Source material:
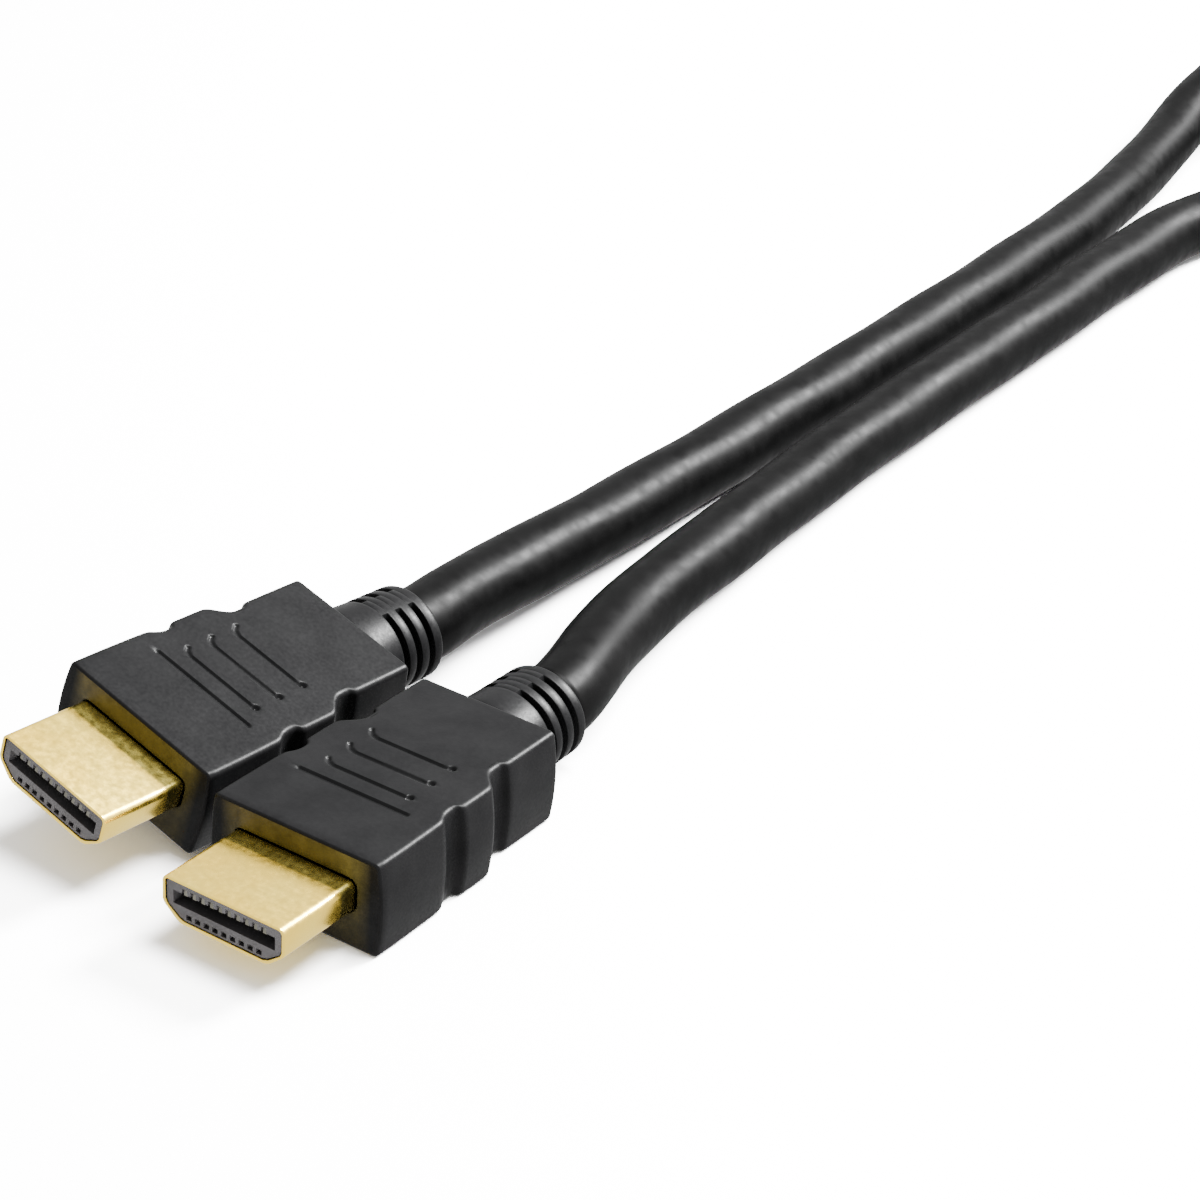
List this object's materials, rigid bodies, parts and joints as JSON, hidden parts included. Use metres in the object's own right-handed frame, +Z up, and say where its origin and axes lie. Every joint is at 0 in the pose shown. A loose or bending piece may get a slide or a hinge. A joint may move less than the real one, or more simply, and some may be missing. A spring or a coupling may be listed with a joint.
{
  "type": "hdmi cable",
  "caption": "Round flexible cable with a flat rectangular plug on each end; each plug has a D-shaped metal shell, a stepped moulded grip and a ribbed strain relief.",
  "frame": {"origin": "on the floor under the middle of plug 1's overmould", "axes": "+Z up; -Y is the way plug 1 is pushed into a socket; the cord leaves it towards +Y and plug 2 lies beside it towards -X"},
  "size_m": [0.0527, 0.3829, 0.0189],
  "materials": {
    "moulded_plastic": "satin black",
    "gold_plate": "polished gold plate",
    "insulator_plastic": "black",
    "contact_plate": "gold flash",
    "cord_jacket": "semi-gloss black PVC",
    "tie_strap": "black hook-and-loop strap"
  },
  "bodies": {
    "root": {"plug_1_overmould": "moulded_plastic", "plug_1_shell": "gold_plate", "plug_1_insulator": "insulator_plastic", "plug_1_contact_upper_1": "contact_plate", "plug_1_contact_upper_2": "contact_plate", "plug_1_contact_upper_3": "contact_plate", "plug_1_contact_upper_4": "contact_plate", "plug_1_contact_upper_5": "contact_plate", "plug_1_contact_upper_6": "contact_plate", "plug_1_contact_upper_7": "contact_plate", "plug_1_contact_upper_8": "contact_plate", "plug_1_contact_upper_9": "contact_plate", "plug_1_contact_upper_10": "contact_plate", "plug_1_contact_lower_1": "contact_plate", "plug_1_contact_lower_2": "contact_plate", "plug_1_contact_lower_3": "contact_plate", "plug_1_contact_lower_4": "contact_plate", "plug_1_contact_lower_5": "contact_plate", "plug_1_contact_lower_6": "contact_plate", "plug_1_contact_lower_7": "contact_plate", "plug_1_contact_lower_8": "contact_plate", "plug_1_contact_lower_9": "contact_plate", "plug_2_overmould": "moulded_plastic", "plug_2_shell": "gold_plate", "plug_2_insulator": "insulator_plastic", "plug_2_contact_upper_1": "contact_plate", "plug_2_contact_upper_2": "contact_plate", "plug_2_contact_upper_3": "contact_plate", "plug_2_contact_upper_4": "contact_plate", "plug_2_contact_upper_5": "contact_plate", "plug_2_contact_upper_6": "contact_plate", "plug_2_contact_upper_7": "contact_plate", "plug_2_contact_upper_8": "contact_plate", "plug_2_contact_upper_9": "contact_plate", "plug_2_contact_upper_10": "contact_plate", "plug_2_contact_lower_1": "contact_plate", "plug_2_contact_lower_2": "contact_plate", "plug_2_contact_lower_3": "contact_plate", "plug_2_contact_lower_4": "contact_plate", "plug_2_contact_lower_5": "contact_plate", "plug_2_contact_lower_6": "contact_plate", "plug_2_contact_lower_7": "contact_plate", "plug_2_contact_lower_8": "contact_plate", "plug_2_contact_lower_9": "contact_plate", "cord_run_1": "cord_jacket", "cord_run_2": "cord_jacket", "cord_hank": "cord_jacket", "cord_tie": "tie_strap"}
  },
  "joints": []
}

* * *

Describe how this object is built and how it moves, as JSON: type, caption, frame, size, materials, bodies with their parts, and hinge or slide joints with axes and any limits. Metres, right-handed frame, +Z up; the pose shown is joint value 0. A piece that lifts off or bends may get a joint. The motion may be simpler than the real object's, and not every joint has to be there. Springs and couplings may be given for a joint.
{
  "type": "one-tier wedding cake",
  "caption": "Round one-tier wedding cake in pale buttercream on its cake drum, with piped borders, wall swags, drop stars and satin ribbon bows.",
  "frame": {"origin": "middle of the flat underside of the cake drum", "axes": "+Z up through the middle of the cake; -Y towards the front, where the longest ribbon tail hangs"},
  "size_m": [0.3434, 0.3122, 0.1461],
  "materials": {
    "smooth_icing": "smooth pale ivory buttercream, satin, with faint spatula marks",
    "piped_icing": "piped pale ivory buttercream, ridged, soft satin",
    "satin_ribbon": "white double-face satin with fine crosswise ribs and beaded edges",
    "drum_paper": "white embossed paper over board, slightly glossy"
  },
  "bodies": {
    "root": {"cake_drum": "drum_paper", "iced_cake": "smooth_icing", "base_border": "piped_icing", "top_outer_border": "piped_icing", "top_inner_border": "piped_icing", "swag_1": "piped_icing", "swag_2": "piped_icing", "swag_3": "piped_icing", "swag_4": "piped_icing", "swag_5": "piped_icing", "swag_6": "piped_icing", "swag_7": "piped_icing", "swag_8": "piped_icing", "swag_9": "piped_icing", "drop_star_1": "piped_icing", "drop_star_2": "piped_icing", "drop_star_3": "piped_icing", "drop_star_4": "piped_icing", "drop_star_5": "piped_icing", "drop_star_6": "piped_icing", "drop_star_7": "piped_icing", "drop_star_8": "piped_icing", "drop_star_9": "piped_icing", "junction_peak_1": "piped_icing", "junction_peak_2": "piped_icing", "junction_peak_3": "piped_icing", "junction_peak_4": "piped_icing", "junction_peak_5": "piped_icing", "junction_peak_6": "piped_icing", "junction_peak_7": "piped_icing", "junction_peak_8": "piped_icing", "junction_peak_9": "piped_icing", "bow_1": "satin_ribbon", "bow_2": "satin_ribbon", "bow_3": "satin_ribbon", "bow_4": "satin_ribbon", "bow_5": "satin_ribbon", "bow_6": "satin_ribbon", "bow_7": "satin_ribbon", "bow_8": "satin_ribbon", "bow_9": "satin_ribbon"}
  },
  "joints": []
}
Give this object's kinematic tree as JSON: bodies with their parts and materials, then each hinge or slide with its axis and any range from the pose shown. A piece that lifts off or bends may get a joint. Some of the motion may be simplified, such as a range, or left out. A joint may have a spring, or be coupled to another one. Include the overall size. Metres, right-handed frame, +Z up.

---

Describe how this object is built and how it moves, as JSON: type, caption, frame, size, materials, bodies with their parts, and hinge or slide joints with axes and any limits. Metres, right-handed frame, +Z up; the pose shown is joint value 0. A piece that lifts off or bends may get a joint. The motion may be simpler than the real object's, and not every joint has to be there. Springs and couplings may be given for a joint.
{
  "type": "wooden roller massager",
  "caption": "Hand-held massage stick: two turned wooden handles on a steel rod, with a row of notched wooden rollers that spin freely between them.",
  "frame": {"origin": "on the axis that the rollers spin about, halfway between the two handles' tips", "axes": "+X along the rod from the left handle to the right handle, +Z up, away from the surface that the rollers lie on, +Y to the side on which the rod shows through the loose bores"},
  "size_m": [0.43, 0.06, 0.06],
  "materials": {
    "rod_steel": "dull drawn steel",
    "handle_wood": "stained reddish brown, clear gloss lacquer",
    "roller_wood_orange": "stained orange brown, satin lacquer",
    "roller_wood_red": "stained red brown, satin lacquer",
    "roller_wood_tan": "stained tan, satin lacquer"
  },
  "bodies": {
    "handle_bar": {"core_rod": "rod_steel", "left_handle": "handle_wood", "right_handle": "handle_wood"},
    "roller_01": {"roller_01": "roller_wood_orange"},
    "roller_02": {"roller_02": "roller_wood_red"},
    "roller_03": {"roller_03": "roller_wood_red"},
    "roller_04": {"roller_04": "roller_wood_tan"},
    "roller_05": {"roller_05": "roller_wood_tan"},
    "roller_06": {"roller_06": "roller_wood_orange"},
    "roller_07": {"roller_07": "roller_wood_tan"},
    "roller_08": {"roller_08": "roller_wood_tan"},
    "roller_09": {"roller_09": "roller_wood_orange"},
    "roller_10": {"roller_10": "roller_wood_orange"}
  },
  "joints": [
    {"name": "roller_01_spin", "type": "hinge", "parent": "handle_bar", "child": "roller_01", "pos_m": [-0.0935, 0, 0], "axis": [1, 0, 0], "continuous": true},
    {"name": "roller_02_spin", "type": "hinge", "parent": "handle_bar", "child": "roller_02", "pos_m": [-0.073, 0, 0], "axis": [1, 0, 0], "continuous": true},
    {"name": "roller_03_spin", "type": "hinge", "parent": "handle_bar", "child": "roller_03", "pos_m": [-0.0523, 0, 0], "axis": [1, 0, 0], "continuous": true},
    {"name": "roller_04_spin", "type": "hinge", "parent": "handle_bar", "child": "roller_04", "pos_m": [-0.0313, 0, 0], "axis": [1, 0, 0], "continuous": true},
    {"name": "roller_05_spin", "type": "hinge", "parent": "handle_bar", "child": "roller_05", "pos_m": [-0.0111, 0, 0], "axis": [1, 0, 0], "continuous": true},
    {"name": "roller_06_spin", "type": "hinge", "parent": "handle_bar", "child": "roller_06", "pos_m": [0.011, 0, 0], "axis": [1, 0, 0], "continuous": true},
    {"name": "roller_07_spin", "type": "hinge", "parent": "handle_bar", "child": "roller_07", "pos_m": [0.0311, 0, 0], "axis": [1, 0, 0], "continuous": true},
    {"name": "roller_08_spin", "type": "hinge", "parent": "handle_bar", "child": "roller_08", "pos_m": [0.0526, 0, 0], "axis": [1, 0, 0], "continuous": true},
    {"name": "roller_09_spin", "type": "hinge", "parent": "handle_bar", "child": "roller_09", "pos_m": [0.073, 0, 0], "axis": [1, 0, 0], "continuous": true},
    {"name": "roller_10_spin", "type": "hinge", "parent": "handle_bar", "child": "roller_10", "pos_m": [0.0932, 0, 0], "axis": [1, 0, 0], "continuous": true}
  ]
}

What you should do: Identify each line in the entries with the word "from" and copy it.

Finished exercise:
Give this object's kinematic tree as JSON: bodies with their parts and materials, then each hinge or slide with its axis and any range from the pose shown. A piece that lifts off or bends may get a joint. Some of the motion may be simplified, such as a range, or left out. A joint may have a spring, or be coupled to another one. Include the overall size. Metres, right-handed frame, +Z up.
  "frame": {"origin": "on the axis that the rollers spin about, halfway between the two handles' tips", "axes": "+X along the rod from the left handle to the right handle, +Z up, away from the surface that the rollers lie on, +Y to the side on which the rod shows through the loose bores"},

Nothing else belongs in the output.